Yeah, when you get thanked by a Hall of Famer in his induction speech because you got the enlightened masses of the BBWAA to buy your statistical arguments, and when reporters come to you with this question in the first place because of such skill, it stands to reason that you're good at winning friends and influencing people and getting more flies with honey, etc.
Internally I would answer the question "Blyleven," but I'd like to think I would give a reporter an answer similar to Rich's here. That's good communication. Because even a reasoned and Morris-sympathetic answer that ends up saying you'd take Blyleven is likely only going to raise the hackles of Morris supporters and end your argument right then and there: "What are you crazy? Get your head out of a spreadsheet and watch a game sometime!"

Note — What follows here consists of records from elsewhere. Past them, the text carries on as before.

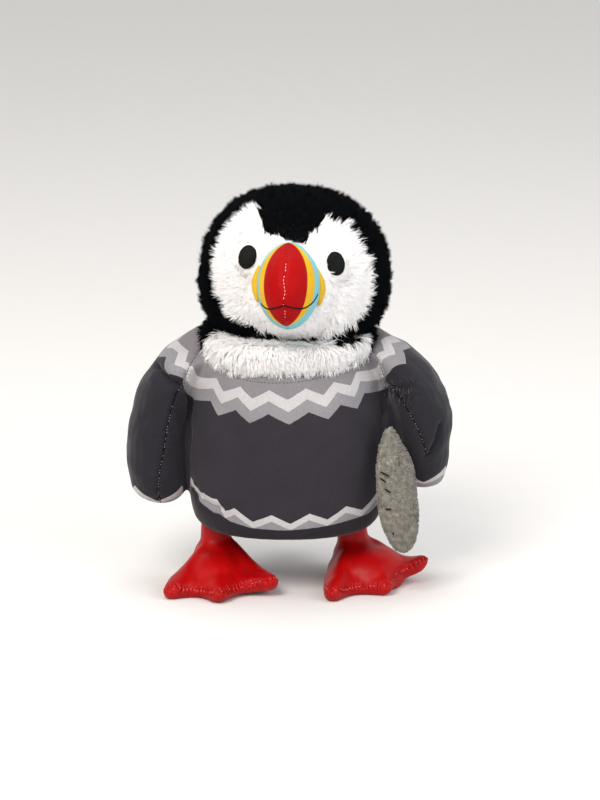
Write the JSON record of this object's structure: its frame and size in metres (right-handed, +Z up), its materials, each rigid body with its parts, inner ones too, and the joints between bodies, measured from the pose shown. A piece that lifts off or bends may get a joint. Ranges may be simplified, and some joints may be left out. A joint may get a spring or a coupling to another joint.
{
  "type": "plush puffin toy",
  "caption": "Plush puffin soft toy that stands on red webbed feet, with a banded bill, a zigzag jumper printed on its body and a small plush fish held under one wing.",
  "frame": {"origin": "centre of the toy's bounding box, on the surface it stands on", "axes": "+Z up, -Y the way the bird faces, +X towards the bird's own left, where it holds the fish"},
  "size_m": [0.213, 0.1632, 0.2648],
  "materials": {
    "black_plush": "black faux fur with pile of about 8 mm, white on the face",
    "white_plush": "white faux fur with pile of about 8 mm",
    "jumper_print": "short velvety stretch cloth printed slate with grey and white zigzag bands",
    "bill_satin": "smooth satin cloth printed red, yellow and turquoise",
    "foot_satin": "smooth red satin cloth over stuffing",
    "eye_thread": "close satin-stitch embroidery in black thread",
    "grey_plush": "grey plush with pile of about 1.5 mm"
  },
  "bodies": {
    "root": {"head": "black_plush", "bill": "bill_satin", "eye_left": "eye_thread", "eye_right": "eye_thread", "neck_ruff": "white_plush", "trunk": "jumper_print", "wing_left": "jumper_print", "wing_right": "jumper_print", "tail": "black_plush", "leg_left": "foot_satin", "leg_right": "foot_satin", "foot_left": "foot_satin", "foot_right": "foot_satin", "fish": "grey_plush"}
  },
  "joints": []
}
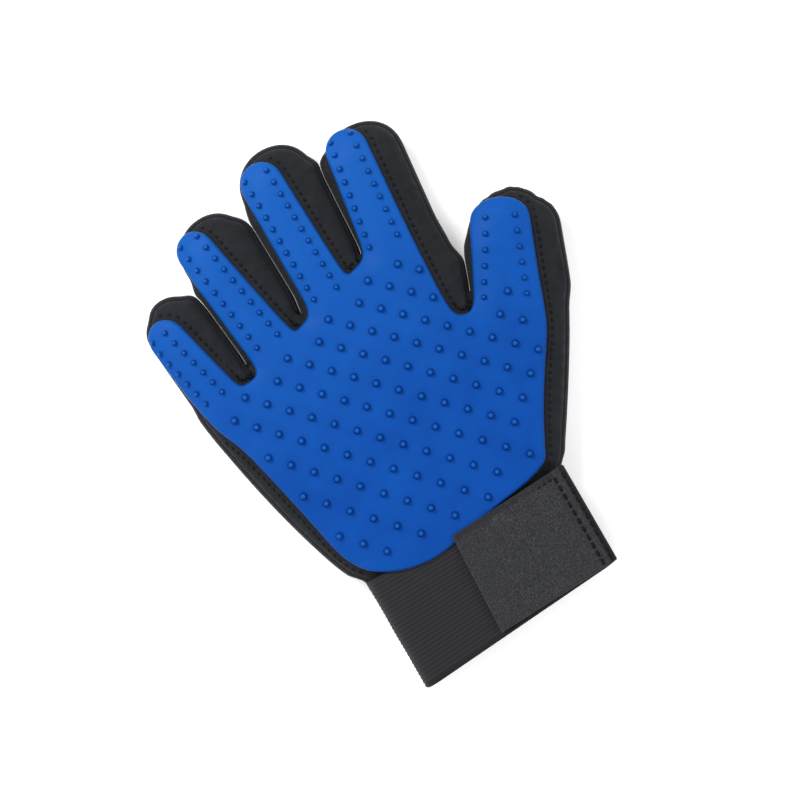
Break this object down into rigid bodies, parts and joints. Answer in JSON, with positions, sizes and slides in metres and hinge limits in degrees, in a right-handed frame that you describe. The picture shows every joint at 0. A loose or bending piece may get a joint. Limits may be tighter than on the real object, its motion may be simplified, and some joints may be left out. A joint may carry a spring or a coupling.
{
  "type": "grooming glove brush",
  "caption": "Right-hand grooming glove: nubbed blue rubber pad over palm and fingers, black fabric back and sides, ribbed elastic cuff with a hook-and-loop strap.",
  "frame": {"origin": "centre of the glove's outline, on the surface that its back lies on", "axes": "+X towards the thumb side, +Y towards the fingertips, +Z out of the palm"},
  "size_m": [0.1771, 0.231, 0.0254],
  "materials": {
    "blue_rubber": "satin moulded rubber",
    "black_fabric": "matt knitted polyester",
    "elastic": "ribbed elastic webbing",
    "felt": "brushed loop felt",
    "hook_plastic": "hook tape",
    "thread": "polyester sewing thread"
  },
  "bodies": {
    "palm": {"palm_pad": "blue_rubber", "palm_front_panel": "black_fabric", "palm_back_panel": "black_fabric", "little_side_gusset": "black_fabric", "thumb_side_gusset": "black_fabric", "thumb_web_gusset": "black_fabric", "web_little_ring": "black_fabric", "web_ring_middle": "black_fabric", "web_middle_index": "black_fabric", "palm_stitching": "thread", "elastic_cuff": "elastic", "cuff_hem": "elastic", "loop_patch": "felt", "strap_sewn_end": "felt", "strap_stitching": "thread"},
    "strap": {"strap_tab": "felt", "hook_patch": "hook_plastic"},
    "little_base": {"little_base_pad": "blue_rubber", "little_base_front": "black_fabric", "little_base_back": "black_fabric", "little_base_sides": "black_fabric"},
    "little_tip": {"little_tip_pad": "blue_rubber", "little_tip_front": "black_fabric", "little_tip_back": "black_fabric", "little_tip_sides": "black_fabric"},
    "ring_base": {"ring_base_pad": "blue_rubber", "ring_base_front": "black_fabric", "ring_base_back": "black_fabric", "ring_base_sides": "black_fabric"},
    "ring_tip": {"ring_tip_pad": "blue_rubber", "ring_tip_front": "black_fabric", "ring_tip_back": "black_fabric", "ring_tip_sides": "black_fabric"},
    "middle_base": {"middle_base_pad": "blue_rubber", "middle_base_front": "black_fabric", "middle_base_back": "black_fabric", "middle_base_sides": "black_fabric"},
    "middle_tip": {"middle_tip_pad": "blue_rubber", "middle_tip_front": "black_fabric", "middle_tip_back": "black_fabric", "middle_tip_sides": "black_fabric"},
    "index_base": {"index_base_pad": "blue_rubber", "index_base_front": "black_fabric", "index_base_back": "black_fabric", "index_base_sides": "black_fabric"},
    "index_tip": {"index_tip_pad": "blue_rubber", "index_tip_front": "black_fabric", "index_tip_back": "black_fabric", "index_tip_sides": "black_fabric"},
    "thumb_base": {"thumb_base_pad": "blue_rubber", "thumb_base_front": "black_fabric", "thumb_base_back": "black_fabric", "thumb_base_sides": "black_fabric"},
    "thumb_tip": {"thumb_tip_pad": "blue_rubber", "thumb_tip_front": "black_fabric", "thumb_tip_back": "black_fabric", "thumb_tip_sides": "black_fabric"}
  },
  "joints": [
    {"name": "little_knuckle", "type": "hinge", "parent": "palm", "child": "little_base", "pos_m": [-0.07133, 0.04396, 0.0228], "axis": [0.9945, 0.1045, 0], "range_deg": [0, 80]},
    {"name": "little_middle_crease", "type": "hinge", "parent": "little_base", "child": "little_tip", "pos_m": [-0.07309, 0.06073, 0.0228], "axis": [0.9945, 0.1045, 0], "range_deg": [0, 85]},
    {"name": "ring_knuckle", "type": "hinge", "parent": "palm", "child": "ring_base", "pos_m": [-0.04102, 0.05348, 0.0228], "axis": [0.9981, 0.061, 0], "range_deg": [0, 80]},
    {"name": "ring_middle_crease", "type": "hinge", "parent": "ring_base", "child": "ring_tip", "pos_m": [-0.04244, 0.07668, 0.0228], "axis": [0.9981, 0.061, 0], "range_deg": [0, 85]},
    {"name": "middle_knuckle", "type": "hinge", "parent": "palm", "child": "middle_base", "pos_m": [-0.00702, 0.0638, 0.0228], "axis": [0.9998, -0.0209, 0], "range_deg": [0, 80]},
    {"name": "middle_middle_crease", "type": "hinge", "parent": "middle_base", "child": "middle_tip", "pos_m": [-0.00654, 0.08643, 0.0228], "axis": [0.9998, -0.0209, 0], "range_deg": [0, 85]},
    {"name": "index_knuckle", "type": "hinge", "parent": "palm", "child": "index_base", "pos_m": [0.02806, 0.06457, 0.0228], "axis": [0.9962, -0.0872, 0], "range_deg": [0, 80]},
    {"name": "index_middle_crease", "type": "hinge", "parent": "index_base", "child": "index_tip", "pos_m": [0.02958, 0.0819, 0.0228], "axis": [0.9962, -0.0872, 0], "range_deg": [0, 85]},
    {"name": "thumb_knuckle", "type": "hinge", "parent": "palm", "child": "thumb_base", "pos_m": [0.06325, 0.01731, 0.0228], "axis": [0.9135, -0.4067, 0], "range_deg": [0, 50]},
    {"name": "thumb_middle_crease", "type": "hinge", "parent": "thumb_base", "child": "thumb_tip", "pos_m": [0.07131, 0.0354, 0.0228], "axis": [0.9135, -0.4067, 0], "range_deg": [0, 70]},
    {"name": "strap_peel", "type": "hinge", "parent": "palm", "child": "strap", "pos_m": [0.0299, -0.0873, 0.0246], "axis": [0, 1, 0], "range_deg": [0, 160]}
  ]
}
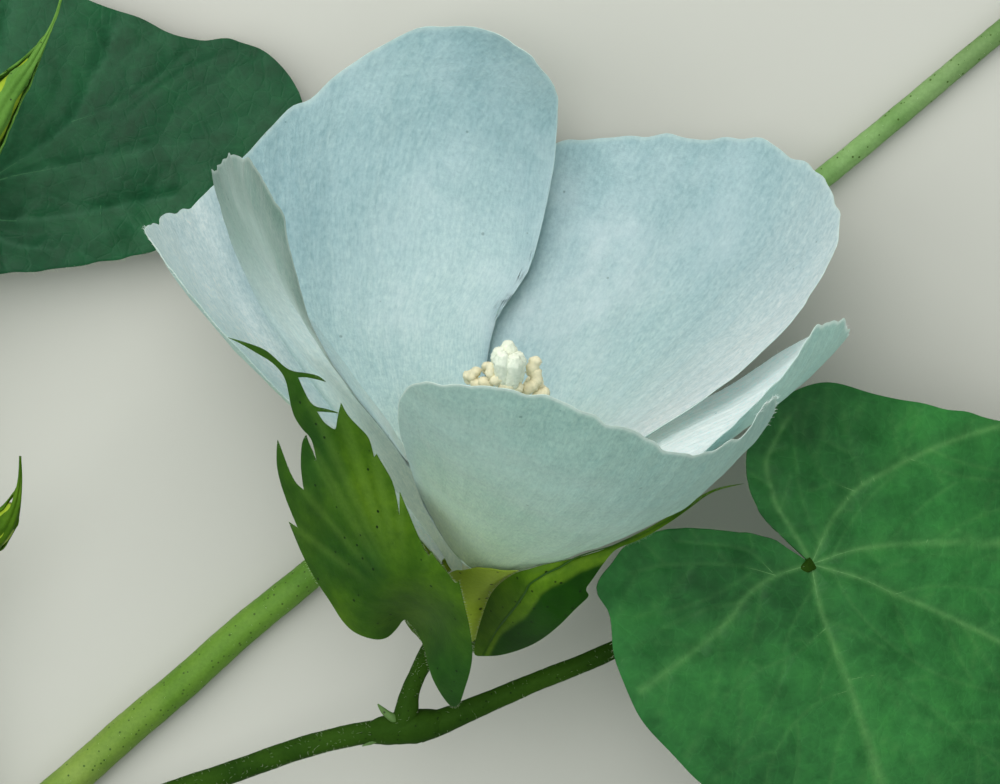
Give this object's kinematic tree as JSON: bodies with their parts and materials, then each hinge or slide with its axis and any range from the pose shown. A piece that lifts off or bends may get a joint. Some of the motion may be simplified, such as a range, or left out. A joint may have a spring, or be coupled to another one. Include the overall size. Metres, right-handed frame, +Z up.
{
  "type": "cotton_flower_branch_cut",
  "caption": "Cut branch of upland cotton lying on its side: one open white flower with fringed green bracts, buds, broad leaves and stems.",
  "frame": {"origin": "middle of the underside of the lying branch, on the ground", "axes": "+X to the large leaf, +Y towards the top of the flower, +Z up off the ground"},
  "size_m": [0.1566, 0.106, 0.086],
  "materials": {
    "stem": "fresh green stem skin with dark gland dots and fine white hairs",
    "bract": "matt green bract with pale veins and black gland dots",
    "leaf": "soft matt leaf with lighter palmate veins",
    "calyx": "smooth yellow-green cup with black gland dots",
    "stamens": "cream anthers and stigma",
    "petal": "thin satin white petal with fine branching veins"
  },
  "bodies": {
    "root": {"main_stem": "stem", "fruiting_branch": "stem", "pedicel": "stem", "petiole_right": "stem", "branch_left": "stem", "petiole_left": "stem", "bud_stalk_left": "stem", "bud_stalk_upper": "stem", "bud_left": "bract", "bud_upper": "bract", "leaf_right": "leaf", "leaf_left": "leaf", "calyx": "calyx", "staminal_column": "stamens", "bract_left": "bract", "bract_right": "bract", "bract_back": "bract", "petal_front": "petal", "petal_right": "petal", "petal_back_right": "petal", "petal_back_left": "petal", "petal_left": "petal"}
  },
  "joints": []
}
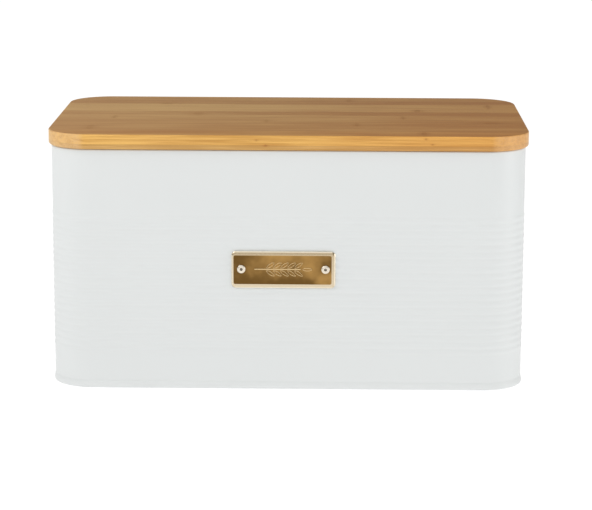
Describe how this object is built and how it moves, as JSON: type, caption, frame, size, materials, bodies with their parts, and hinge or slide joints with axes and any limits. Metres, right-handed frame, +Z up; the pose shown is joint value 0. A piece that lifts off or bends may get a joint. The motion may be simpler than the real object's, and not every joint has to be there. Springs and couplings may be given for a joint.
{
  "type": "bread bin with lift-off lid",
  "caption": "Rectangular bread bin: a ribbed, coated sheet-steel box with rounded corners and a seamed base, a riveted brass plate and a lift-off bamboo lid.",
  "frame": {"origin": "under the middle of the whole object, on the surface it stands on", "axes": "+X along the bin's length, to the right as seen from the front; +Y towards the back; +Z up, the way the lid lifts off"},
  "size_m": [0.35, 0.202, 0.188],
  "materials": {
    "coated_steel": "satin off-white powder coat",
    "brass": "lightly aged, satin face with polished edges",
    "rivet_aluminium": "bright",
    "mandrel_steel": "dull, broken end",
    "bamboo": "oiled, fine grain along the length"
  },
  "bodies": {
    "bin": {"body_wall": "coated_steel", "base_pan": "coated_steel", "name_plate": "brass", "rivet_left": "rivet_aluminium", "rivet_right": "rivet_aluminium", "mandrel_left": "mandrel_steel", "mandrel_right": "mandrel_steel"},
    "lid": {"lid_top_ply": "bamboo", "lid_core_ply": "bamboo", "lid_bottom_ply": "bamboo", "lid_step_ply": "bamboo"}
  },
  "joints": [
    {"name": "lid_lift", "type": "slide", "parent": "bin", "child": "lid", "axis": [0, 0, 1], "range_m": [0, 0.2]}
  ]
}
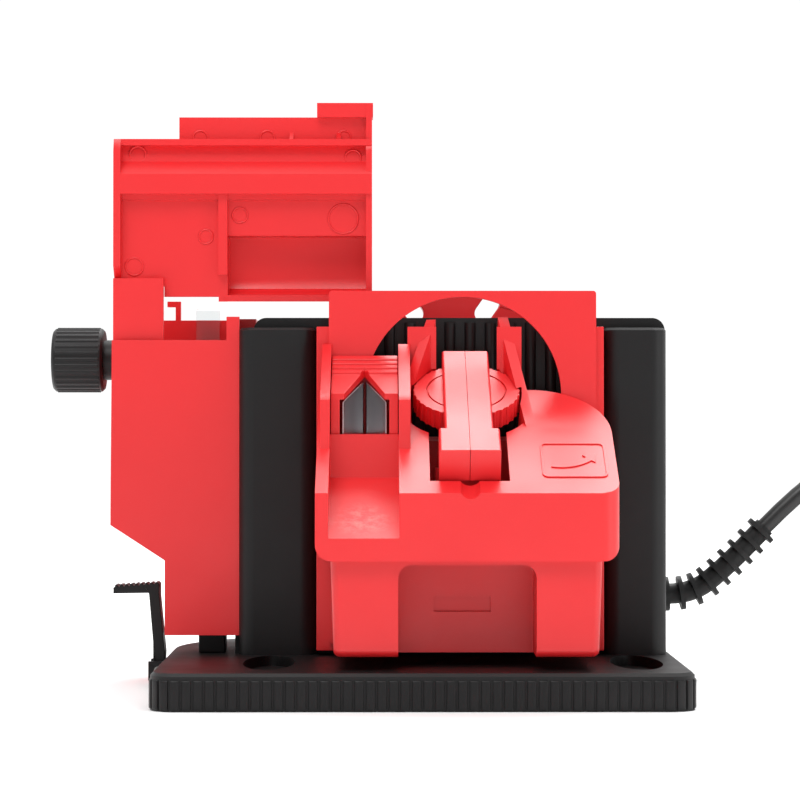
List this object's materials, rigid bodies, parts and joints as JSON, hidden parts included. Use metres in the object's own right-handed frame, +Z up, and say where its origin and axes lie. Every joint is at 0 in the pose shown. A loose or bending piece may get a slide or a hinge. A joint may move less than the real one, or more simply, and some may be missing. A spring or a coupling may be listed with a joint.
{
  "type": "drill bit sharpener",
  "caption": "Bench sharpener with a motor housing on a flat base, a sloping drill bit station in front, a side wheel box with a tilting tool guide, and a mains lead.",
  "frame": {"origin": "middle of the object's underside, on the surface it stands on, without the loose part of its lead", "axes": "+Z up, +X to the right seen from the drill bit station, +Y away from that station to the rear"},
  "size_m": [0.4293, 0.2705, 0.2335],
  "materials": {
    "red_abs": "moulded ABS, satin",
    "black_abs": "moulded ABS, fine spark texture",
    "black_rubber": "matt",
    "steel": "brushed",
    "switch_plastic": "gloss",
    "clear_plastic": "clear moulded plastic",
    "abrasive": "aluminium oxide grit"
  },
  "bodies": {
    "base": {"base_feet": "black_rubber", "base_plate": "black_abs", "bearing_left": "steel", "bearing_middle": "steel", "bearing_pedestal": "black_abs", "bearing_right": "steel", "box_foot": "black_abs", "box_screws": "steel", "carrier": "red_abs", "cord_coil": "black_rubber", "cord_lead": "black_rubber", "cord_tail": "black_rubber", "front_shell": "black_abs", "gauge_cap": "red_abs", "gauge_jaw_left": "steel", "gauge_jaw_right": "steel", "guide_nut": "steel", "guide_plate": "red_abs", "head_cover": "red_abs", "knife_guide": "red_abs", "knob_spindle": "steel", "lever_pin": "steel", "motor_can": "steel", "motor_cradles": "black_abs", "motor_end_plate": "steel", "plug": "black_rubber", "rear_shell": "black_abs", "shell_screws": "steel", "spark_shield": "clear_plastic", "spindle_bracket": "red_abs", "station_box": "red_abs", "strain_relief": "black_rubber", "switch_frame": "black_abs", "wheel_box": "red_abs"},
    "release_lever": {"foot_lever": "black_abs"},
    "tool_guide": {"tool_guide": "red_abs"},
    "guide_knob": {"guide_knob": "black_abs", "guide_stud": "steel"},
    "clamp_knob": {"clamp_knob": "red_abs"},
    "holder_left": {"holder_half_left": "red_abs"},
    "holder_right": {"holder_half_right": "red_abs"},
    "rotor": {"motor_shaft": "steel", "armature": "steel", "cooling_fan": "black_abs", "side_wheel": "abrasive", "drill_wheel": "abrasive", "wheel_nut": "steel", "wheel_flanges": "steel"},
    "rocker": {"switch_rocker": "switch_plastic"}
  },
  "joints": [
    {"name": "lever_press", "type": "hinge", "parent": "base", "child": "release_lever", "pos_m": [-0.1042, 0.007, 0.007], "axis": [0, -1, 0], "range_deg": [0, 12], "stiffness_Nm_per_rad": 0.25, "springref_deg": -20.05},
    {"name": "guide_tilt", "type": "hinge", "parent": "base", "child": "tool_guide", "pos_m": [-0.12, 0.023, 0.131], "axis": [-1, 0, 0], "range_deg": [0, 60]},
    {"name": "guide_knob_turn", "type": "hinge", "parent": "base", "child": "guide_knob", "pos_m": [-0.13, 0.023, 0.131], "axis": [1, 0, 0], "range_deg": [0, 270]},
    {"name": "clamp_knob_turn", "type": "hinge", "parent": "base", "child": "clamp_knob", "pos_m": [0.0176, -0.035, 0.118], "axis": [0, -0.4848, 0.8746], "range_deg": [0, 90]},
    {"name": "holder_left_open", "type": "slide", "parent": "base", "child": "holder_left", "axis": [-1, 0, 0], "range_m": [0, 0.0012]},
    {"name": "holder_right_open", "type": "slide", "parent": "base", "child": "holder_right", "axis": [1, 0, 0], "range_m": [0, 0.0012]},
    {"name": "rotor_spin", "type": "hinge", "parent": "base", "child": "rotor", "pos_m": [0, 0.032, 0.104], "axis": [1, 0, 0], "continuous": true},
    {"name": "switch_rock", "type": "hinge", "parent": "base", "child": "rocker", "pos_m": [0.0945, 0.052, 0.104], "axis": [0, 1, 0], "range_deg": [0, 16]}
  ],
  "couplings": [
    {"joint": "holder_left_open", "follows": "clamp_knob_turn", "m_per_rad": 0.00076},
    {"joint": "holder_right_open", "follows": "clamp_knob_turn", "m_per_rad": 0.00076}
  ]
}
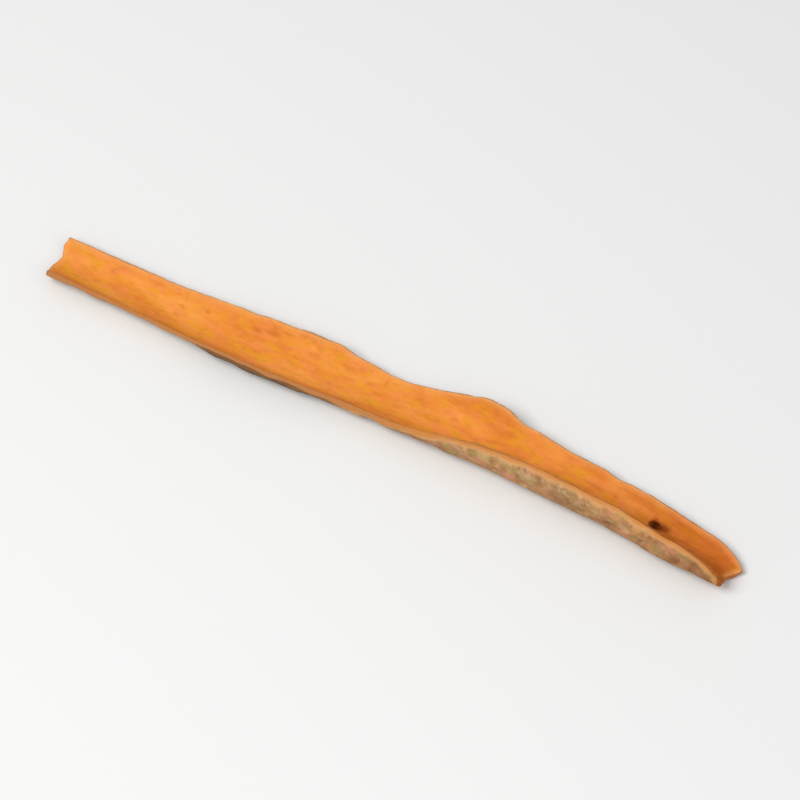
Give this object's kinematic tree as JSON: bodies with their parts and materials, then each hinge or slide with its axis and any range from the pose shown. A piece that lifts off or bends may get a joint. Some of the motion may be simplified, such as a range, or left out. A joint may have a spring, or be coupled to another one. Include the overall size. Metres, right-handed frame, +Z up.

This is a question that is asked to get a certain response, to make a certain point, and a well-reasonsed response to the contrary is going to turn off the question asker. (Not altogether unlike asking whether Player X or Derek Jeter was more likely to have used steroids.)
I guess it boils down to the fact that I must be a "Small Troll" guy who thinks that there's a fine line between intellectual dishonesty and intellectual confusion, and just because it seems to be the former in the eyes of those reading it doesn't mean that it was intentionally written just to irritate---and that's what I consider "trolling".
Is Ray "trolling" when he spends hours (and sometimes days) on end claiming that man-made global warning is a "hoax"? Are people "trolling" when they make the claim that white people are more likely to be victims of racism these days than black people? Maybe so, but it's also entirely possible that they actually believe their own gibberish, and to me that latter attribute removes a person from the "troll" category, however annoying they can often be.
And I don't really see that what SBB is doing is all that fundamentally different, even if his repetition and his selective use of facts sometimes gives him the appearance of simply trying to argue for argument's sake.